What I've been trying to say - which I hope has come across - is that everything is a calculated risk, and that there are trade-offs for every decision.

It just seems to me that if you're going to advocate more troops, you have an obligation to say roughly where they would come from, what other area of the world can do without and why, or how additional units will be financed.

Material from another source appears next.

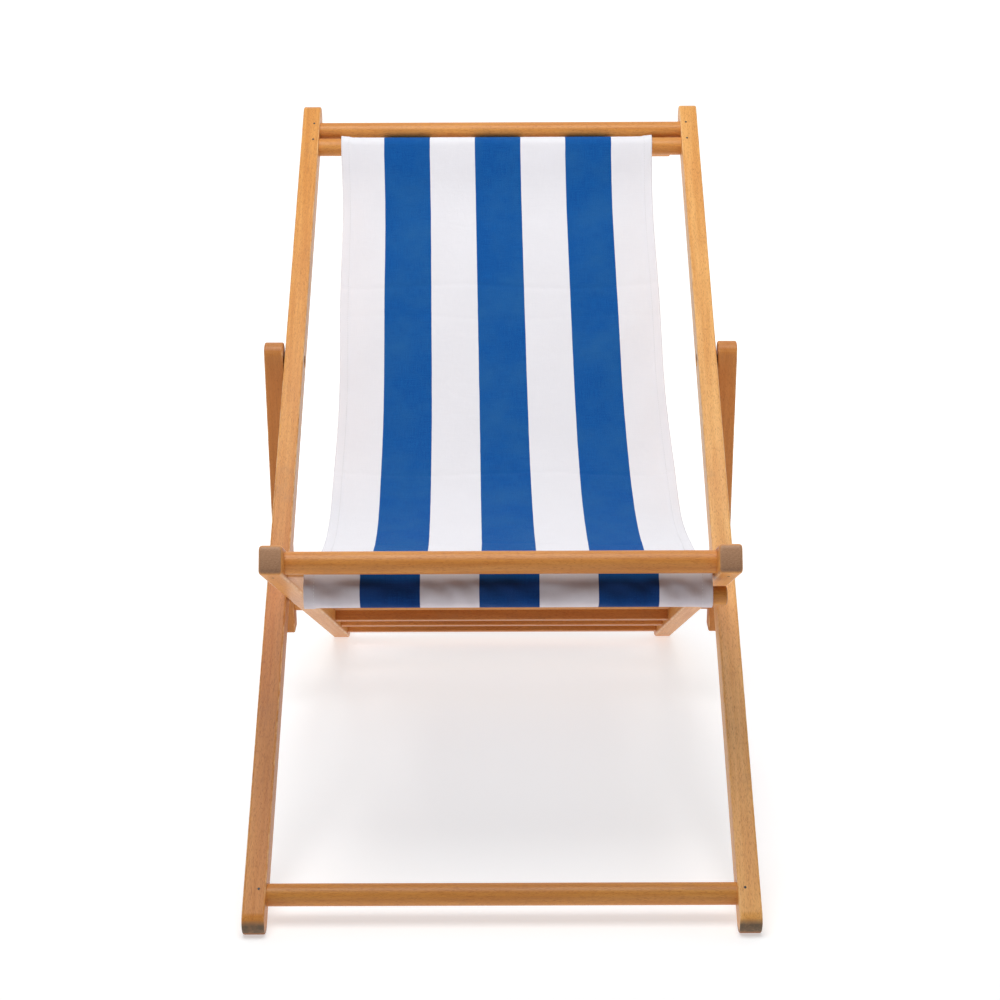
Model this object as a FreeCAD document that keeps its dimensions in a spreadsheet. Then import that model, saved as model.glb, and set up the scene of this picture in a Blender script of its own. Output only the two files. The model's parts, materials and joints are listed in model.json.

I am not saying that Rumsfeld et al did not err in not sending in additional troops at some point. I think they did, and will offer my ideas on what we should have done next. But too many of the critics seem to think that if you go on TV and repeat "More Troops! More Troops!" often enough it will pass for a reasoned argument. Not on my watch.

Final Thoughts

Simply put, we had the right number of troops for the invasion but should have sent more in later. We should have taken them from Europe, especially the former Yugoslav republics, and demanded that the Europeans pick up the slack. We should have increased the size of the Army and Marines (and let the Navy and Air Force remain at current levels). Taxes should not have been increased, and painful as it is for me to say this, it should have been done through deficit spending. The economy is doing relatively well, and the worse option would be to increase taxes.

While the President is partially at fault, both parties in Congress must also shoulder some of the blame. The Republicans because they lack the courage of their convictions, and the Democrats because they seem intent on reverting to Jimmy Carterism.

But how easy it was to write those last two paragraphs with the knowledge of hindsight.